* start *

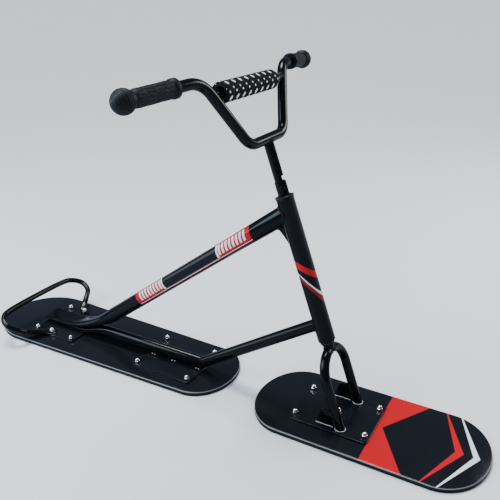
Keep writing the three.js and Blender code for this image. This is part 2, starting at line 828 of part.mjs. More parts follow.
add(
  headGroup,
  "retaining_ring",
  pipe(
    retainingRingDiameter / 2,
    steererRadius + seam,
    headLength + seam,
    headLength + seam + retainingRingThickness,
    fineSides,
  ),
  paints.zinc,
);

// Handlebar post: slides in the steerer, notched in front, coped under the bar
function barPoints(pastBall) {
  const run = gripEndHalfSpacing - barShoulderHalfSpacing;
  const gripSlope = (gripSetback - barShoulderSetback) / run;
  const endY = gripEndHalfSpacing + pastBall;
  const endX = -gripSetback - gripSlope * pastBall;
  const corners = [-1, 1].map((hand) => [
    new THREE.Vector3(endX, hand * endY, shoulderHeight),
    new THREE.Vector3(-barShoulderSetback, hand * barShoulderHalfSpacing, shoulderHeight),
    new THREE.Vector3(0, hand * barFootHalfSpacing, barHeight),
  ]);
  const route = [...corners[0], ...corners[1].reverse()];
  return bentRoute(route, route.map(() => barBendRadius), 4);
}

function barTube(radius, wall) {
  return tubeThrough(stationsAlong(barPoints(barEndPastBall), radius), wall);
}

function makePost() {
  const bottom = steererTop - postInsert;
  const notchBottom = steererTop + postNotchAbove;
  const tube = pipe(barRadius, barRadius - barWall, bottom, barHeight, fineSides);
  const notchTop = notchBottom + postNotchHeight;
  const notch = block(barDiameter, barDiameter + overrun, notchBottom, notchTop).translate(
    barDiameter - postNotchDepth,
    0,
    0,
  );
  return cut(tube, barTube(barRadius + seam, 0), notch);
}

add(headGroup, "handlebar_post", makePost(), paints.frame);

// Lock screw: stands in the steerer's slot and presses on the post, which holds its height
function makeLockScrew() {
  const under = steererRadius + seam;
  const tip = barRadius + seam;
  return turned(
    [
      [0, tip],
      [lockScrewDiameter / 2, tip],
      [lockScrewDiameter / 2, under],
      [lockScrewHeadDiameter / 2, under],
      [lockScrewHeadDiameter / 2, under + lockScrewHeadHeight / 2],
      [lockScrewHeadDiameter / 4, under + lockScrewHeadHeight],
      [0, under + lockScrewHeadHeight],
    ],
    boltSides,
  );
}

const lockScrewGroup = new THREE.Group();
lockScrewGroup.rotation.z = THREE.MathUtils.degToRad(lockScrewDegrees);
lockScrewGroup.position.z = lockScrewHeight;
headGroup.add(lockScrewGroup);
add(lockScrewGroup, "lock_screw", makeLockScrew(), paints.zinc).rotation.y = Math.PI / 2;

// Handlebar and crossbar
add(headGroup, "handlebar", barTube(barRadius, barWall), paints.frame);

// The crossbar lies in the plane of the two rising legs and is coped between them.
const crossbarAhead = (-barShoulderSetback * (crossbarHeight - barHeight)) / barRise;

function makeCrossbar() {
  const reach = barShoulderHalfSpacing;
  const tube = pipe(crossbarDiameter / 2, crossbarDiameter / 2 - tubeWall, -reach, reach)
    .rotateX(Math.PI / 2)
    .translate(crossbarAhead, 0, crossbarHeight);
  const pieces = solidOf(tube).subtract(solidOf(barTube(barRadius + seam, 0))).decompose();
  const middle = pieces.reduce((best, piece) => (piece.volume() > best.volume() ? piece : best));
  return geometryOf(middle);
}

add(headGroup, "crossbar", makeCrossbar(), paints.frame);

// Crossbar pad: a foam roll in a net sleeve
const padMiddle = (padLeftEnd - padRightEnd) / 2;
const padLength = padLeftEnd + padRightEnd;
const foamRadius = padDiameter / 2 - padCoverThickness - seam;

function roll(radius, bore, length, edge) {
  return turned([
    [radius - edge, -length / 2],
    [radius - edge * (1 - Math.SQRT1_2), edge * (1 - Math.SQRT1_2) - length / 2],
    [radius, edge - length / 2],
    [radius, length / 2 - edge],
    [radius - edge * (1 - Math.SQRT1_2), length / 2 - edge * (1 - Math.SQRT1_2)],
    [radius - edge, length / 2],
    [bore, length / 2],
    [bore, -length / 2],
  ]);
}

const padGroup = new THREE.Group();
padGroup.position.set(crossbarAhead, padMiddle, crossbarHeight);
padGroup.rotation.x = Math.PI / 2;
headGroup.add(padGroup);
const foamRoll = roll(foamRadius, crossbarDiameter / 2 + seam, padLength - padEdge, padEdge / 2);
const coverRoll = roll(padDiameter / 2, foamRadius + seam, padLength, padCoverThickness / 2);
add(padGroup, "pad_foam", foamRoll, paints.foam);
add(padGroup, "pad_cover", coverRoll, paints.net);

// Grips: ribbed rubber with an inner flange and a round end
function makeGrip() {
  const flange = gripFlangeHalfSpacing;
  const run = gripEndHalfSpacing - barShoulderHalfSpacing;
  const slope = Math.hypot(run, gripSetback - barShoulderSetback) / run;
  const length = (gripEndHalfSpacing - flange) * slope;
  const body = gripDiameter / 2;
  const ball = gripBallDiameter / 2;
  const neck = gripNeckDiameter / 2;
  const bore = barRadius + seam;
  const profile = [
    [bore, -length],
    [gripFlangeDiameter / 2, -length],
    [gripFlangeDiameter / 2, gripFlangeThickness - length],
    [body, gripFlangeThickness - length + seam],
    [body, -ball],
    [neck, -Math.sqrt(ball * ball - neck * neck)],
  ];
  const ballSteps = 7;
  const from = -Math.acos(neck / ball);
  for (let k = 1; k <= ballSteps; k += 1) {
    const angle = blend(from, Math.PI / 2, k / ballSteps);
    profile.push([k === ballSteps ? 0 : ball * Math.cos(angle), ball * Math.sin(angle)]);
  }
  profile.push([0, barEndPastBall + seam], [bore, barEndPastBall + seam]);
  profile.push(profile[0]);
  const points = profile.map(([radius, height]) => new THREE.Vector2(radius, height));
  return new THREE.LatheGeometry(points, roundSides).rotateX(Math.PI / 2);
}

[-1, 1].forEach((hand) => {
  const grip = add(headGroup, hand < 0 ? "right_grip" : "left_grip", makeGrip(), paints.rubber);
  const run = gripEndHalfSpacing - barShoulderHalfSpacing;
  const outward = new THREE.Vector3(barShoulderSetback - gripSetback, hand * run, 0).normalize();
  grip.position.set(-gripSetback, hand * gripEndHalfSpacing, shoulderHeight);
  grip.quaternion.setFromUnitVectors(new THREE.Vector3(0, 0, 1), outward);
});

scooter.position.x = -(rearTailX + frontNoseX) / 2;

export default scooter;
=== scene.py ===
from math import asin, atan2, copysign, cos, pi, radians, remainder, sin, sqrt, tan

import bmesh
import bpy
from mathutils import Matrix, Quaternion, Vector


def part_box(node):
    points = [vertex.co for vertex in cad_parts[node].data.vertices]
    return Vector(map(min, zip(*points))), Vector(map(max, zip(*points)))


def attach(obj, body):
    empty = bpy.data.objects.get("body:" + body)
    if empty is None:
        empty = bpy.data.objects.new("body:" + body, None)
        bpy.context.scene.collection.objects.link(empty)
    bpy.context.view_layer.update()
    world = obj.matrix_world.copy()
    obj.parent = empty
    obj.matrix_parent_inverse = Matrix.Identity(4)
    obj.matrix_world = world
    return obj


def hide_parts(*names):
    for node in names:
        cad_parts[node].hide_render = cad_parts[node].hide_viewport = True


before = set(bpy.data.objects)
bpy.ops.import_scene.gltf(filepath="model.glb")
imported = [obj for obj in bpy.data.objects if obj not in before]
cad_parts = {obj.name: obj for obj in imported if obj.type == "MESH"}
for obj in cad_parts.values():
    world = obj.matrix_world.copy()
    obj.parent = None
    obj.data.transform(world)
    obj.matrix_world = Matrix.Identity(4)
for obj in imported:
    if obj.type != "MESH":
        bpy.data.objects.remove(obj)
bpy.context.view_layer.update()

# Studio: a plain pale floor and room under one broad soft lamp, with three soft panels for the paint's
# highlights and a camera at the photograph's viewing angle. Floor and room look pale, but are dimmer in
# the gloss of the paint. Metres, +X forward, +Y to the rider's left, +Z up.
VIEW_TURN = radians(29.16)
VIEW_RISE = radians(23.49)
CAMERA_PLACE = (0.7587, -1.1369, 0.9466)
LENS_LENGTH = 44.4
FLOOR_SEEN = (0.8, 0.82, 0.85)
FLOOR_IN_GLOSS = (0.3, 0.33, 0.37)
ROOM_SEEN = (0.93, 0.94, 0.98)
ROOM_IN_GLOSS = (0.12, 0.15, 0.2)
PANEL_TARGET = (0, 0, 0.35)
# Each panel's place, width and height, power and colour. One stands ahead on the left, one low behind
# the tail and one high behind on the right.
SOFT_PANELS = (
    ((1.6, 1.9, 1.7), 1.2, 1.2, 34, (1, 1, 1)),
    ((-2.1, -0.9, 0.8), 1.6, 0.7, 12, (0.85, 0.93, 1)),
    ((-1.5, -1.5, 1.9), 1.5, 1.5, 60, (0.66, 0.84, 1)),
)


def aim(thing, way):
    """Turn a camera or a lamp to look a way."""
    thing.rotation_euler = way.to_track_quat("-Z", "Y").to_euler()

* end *
* start *

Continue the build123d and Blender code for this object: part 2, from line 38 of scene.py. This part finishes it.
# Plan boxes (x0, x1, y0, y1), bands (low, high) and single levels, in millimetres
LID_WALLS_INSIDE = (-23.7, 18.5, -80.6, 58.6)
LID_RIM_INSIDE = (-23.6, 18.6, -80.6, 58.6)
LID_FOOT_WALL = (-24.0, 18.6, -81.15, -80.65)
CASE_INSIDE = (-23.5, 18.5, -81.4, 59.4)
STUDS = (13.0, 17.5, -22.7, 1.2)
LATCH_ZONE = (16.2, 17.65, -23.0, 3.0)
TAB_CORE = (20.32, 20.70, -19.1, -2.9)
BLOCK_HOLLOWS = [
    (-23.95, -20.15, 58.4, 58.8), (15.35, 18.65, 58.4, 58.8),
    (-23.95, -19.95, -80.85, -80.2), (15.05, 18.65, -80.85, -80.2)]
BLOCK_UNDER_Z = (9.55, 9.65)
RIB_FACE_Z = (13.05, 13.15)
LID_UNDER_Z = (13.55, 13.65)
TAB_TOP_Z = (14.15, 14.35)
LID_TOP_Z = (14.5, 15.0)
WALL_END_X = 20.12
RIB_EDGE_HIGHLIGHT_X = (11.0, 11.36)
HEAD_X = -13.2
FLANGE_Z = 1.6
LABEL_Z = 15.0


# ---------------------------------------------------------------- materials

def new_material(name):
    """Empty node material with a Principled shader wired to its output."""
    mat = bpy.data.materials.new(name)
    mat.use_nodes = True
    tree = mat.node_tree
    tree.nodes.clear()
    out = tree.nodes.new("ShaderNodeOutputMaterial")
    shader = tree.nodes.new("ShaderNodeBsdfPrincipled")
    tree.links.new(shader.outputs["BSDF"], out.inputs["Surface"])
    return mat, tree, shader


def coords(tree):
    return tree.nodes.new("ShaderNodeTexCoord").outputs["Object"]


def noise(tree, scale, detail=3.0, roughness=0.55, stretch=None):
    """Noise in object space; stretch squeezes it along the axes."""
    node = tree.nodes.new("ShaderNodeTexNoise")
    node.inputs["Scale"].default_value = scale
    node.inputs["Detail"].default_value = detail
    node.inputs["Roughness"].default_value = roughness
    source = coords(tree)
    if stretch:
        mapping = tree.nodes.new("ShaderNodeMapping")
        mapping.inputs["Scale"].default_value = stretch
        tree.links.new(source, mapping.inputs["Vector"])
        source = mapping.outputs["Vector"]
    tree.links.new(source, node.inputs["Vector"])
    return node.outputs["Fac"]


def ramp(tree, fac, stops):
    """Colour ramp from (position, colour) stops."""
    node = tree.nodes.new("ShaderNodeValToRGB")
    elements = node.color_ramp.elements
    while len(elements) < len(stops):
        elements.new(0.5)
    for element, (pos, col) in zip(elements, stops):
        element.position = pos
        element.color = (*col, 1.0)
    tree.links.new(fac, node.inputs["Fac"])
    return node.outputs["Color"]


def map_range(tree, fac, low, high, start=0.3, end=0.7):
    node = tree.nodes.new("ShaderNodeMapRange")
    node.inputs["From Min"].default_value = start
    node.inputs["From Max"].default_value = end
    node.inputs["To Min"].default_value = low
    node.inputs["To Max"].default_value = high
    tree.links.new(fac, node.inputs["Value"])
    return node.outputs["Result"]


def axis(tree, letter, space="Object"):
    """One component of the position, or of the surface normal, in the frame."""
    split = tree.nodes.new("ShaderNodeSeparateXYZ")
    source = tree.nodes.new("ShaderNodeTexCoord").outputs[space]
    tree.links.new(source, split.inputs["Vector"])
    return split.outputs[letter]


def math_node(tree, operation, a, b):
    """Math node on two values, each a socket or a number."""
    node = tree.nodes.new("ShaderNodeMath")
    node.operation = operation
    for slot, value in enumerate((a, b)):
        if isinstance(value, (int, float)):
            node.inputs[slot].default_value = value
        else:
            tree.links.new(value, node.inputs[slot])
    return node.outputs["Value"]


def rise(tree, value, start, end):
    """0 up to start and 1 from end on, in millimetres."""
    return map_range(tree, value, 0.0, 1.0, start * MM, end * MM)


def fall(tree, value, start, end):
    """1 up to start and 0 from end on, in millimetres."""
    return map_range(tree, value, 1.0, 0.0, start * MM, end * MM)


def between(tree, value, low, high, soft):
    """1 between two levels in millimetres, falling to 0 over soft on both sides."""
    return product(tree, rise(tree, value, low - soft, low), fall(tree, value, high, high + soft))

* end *
* start *

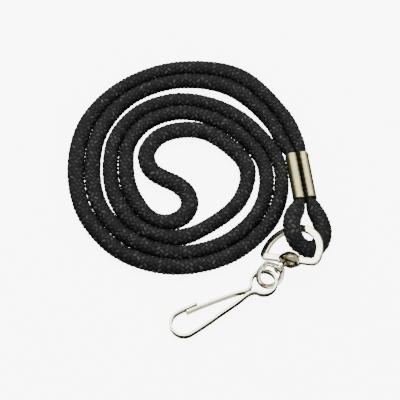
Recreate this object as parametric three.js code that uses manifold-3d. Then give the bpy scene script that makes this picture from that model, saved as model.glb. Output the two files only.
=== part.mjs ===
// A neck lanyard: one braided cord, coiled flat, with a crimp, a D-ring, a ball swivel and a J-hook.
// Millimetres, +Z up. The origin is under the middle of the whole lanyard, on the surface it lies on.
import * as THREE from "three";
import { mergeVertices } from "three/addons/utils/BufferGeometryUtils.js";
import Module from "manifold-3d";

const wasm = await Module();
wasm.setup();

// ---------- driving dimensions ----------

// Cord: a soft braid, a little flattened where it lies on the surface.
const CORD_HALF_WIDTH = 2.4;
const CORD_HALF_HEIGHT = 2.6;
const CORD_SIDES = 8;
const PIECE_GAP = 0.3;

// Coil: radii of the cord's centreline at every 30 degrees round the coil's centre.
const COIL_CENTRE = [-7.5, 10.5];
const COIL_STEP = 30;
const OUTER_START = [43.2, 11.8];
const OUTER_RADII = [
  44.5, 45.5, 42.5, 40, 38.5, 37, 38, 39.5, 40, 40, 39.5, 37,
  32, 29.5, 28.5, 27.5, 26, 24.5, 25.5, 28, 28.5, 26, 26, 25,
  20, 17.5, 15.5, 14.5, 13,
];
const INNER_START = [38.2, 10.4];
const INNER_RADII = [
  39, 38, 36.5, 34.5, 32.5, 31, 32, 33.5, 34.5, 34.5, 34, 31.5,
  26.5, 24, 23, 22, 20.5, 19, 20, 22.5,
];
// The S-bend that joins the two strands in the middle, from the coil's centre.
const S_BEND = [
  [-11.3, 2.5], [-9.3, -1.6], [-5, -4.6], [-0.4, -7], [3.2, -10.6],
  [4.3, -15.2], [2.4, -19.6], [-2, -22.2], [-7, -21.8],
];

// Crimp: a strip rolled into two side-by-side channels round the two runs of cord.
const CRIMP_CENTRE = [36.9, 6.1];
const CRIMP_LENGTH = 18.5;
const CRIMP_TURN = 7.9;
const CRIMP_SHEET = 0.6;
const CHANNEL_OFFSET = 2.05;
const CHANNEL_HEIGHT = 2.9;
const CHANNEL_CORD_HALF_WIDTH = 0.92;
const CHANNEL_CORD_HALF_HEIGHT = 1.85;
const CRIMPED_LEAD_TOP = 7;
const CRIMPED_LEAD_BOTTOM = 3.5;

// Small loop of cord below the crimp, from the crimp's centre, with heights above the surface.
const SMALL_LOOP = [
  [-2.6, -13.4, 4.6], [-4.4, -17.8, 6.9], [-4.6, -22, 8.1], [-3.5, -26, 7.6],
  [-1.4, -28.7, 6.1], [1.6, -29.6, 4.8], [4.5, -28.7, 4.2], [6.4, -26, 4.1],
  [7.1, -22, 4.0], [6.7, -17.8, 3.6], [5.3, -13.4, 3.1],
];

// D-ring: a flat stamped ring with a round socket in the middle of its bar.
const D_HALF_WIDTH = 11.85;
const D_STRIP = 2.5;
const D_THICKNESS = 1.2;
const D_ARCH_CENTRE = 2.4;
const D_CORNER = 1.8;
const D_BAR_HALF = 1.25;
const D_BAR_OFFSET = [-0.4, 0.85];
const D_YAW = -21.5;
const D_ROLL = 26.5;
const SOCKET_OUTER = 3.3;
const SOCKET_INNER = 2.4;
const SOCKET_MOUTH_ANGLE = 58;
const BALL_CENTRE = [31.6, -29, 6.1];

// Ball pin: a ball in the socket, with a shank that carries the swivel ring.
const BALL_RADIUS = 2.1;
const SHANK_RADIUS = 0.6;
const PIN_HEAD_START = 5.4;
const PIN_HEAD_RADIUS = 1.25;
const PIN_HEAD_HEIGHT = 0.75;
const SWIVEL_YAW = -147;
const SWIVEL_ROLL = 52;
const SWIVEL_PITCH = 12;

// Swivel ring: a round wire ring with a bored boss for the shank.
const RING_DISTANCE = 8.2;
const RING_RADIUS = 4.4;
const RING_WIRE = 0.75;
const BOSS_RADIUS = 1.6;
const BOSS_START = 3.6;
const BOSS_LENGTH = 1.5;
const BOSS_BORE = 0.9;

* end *

Your task is to repeat exactly the lines from the one that contains "[-1, 1].forEach((hand) =>" through the one that contains "before = set(bpy.data.objects)", with both end lines included.

[-1, 1].forEach((hand) => {
  const grip = add(headGroup, hand < 0 ? "right_grip" : "left_grip", makeGrip(), paints.rubber);
  const run = gripEndHalfSpacing - barShoulderHalfSpacing;
  const outward = new THREE.Vector3(barShoulderSetback - gripSetback, hand * run, 0).normalize();
  grip.position.set(-gripSetback, hand * gripEndHalfSpacing, shoulderHeight);
  grip.quaternion.setFromUnitVectors(new THREE.Vector3(0, 0, 1), outward);
});

scooter.position.x = -(rearTailX + frontNoseX) / 2;

export default scooter;
=== scene.py ===
from math import asin, atan2, copysign, cos, pi, radians, remainder, sin, sqrt, tan

import bmesh
import bpy
from mathutils import Matrix, Quaternion, Vector


def part_box(node):
    points = [vertex.co for vertex in cad_parts[node].data.vertices]
    return Vector(map(min, zip(*points))), Vector(map(max, zip(*points)))


def attach(obj, body):
    empty = bpy.data.objects.get("body:" + body)
    if empty is None:
        empty = bpy.data.objects.new("body:" + body, None)
        bpy.context.scene.collection.objects.link(empty)
    bpy.context.view_layer.update()
    world = obj.matrix_world.copy()
    obj.parent = empty
    obj.matrix_parent_inverse = Matrix.Identity(4)
    obj.matrix_world = world
    return obj


def hide_parts(*names):
    for node in names:
        cad_parts[node].hide_render = cad_parts[node].hide_viewport = True


before = set(bpy.data.objects)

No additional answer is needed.